Marina Rosenfeld - Teenage Lontano
Since its launch during the early years of the new millennium, Room40, the Australian label run by Lawrence English, has remained one of the most important vehicles for contemporary experimental music in the world. A beacon among these is the American composer, sound artist and visual artist, Marina Rosenfeld, to whom the imprint has offered a special amount of dedication, since their release of her 2009 album Plastic Materials. Rosenfeld latest, Teenage Lontano, continues this partnership, further imbuing it with a remarkable sense of creative ambition and critical rigour. Comprising two never before released compositions, Teenage Lontano and roygbiv&b - both conceived as choral works for teenage ensembles - the album stands among Rosenfeld’s most striking and singularly unique efforts to date, and is one of the most sonically exciting and thought-provoking records that we’ve heard all year.
Following the completion of her underrated and graduate studies at Harvard and CalArts, Marina Rosenfeld emerged onto the American experimental music scene like a bang, with her first major work, Sheer Frost Orchestra, appearing in 1993. A composition scored for 17 women with 17 guitars and amplifiers, directing its participants to manipulate nail polish bottles in a series of one-fisted choreographic actions, its wry humor and deft social / political comment helped lay the foundation for a conceptual approach that has helped define her efforts ever since.
Standing apart from most of her peers, Rosenfeld’s work as a composer, turntablist, and sound artist has almost always bridged into the multidisciplinary, incorporating aspects of physical movement, installation / sculptural space, and the visual. There are few better or more refined examples of this practice than Teenage Lontano and roygbiv&b, both works being radical deconstructions of place, genre, and form conceived for youth choirs, now receiving their first ever recorded released via Room40.

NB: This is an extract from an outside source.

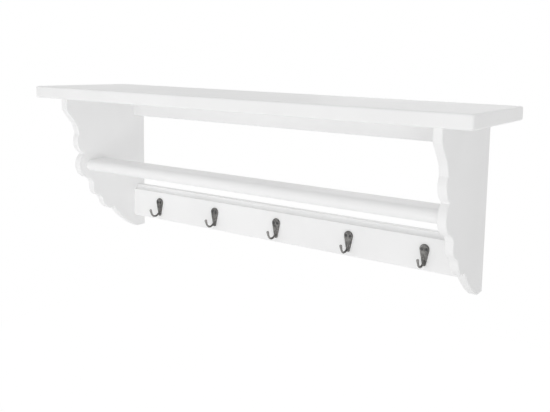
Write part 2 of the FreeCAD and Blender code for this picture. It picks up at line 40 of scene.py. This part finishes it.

The album’s title work, Teenage Lontano - recorded in NYC’s cavernous Park Avenue Armoury in 2008 - is a groundbreaking, conceptual “cover version" of composer György Ligeti's 1967 orchestral work Lontano, reimagined as an immersive sound environment bisected by a line of chorus of teenagers. Rosenfeld’s contribution to the Whitney Biennial in 2008, the work encounters each participant singing along to a suite of 17 different vocal scores heard via earphones and mp3 players. Beneath a loudspeaker rotating at the phonographic speed of 33 1/3 rpm, the teens' voices produce a hauntingly vulnerable account of Ligeti’s dissonant polychords, permeated intermittently by bristling interventions of electronics, long tones, and fractious processing, in what collectively amounts to an entirely singular effort within the entire history of experimental sound.
The second side of the LP is dedicated to the three-part roygbiv&b, which premiered at MoMA in 2011. This recording captures the work’s performace in 2014 at the South London Gallery by a local south London youth choir, the voices of which were then gently looped, phased and layered by Rosenfeld. Arguably more delicate and intimate than its counterpart, the result is a stunningly beautiful and emotive hybrid of avant-garde and R&B - the all stereo-phasing multi-part harmonies left mostly untreated, unhurried and airily spacious - rendering a poignant challenge to how we locate action and aesthetics within genre and place.
With both performances offering fascinating counterpoint to each other - drawing out haunting particulars of the respective environments and ensembles - Marina Rosenfeld’s Teenage Lontano is an absolutely stunning affair, doing everything we hope experimental music might in ways that have been rarely approached or heard. Issued by Room40 on black vinyl, housed in a monochrome printed jacket and printed inner sleeve, it’s by far one of the most thrilling and engaging listens that we’ve heard all year. 10 out of 10 and not to be missed.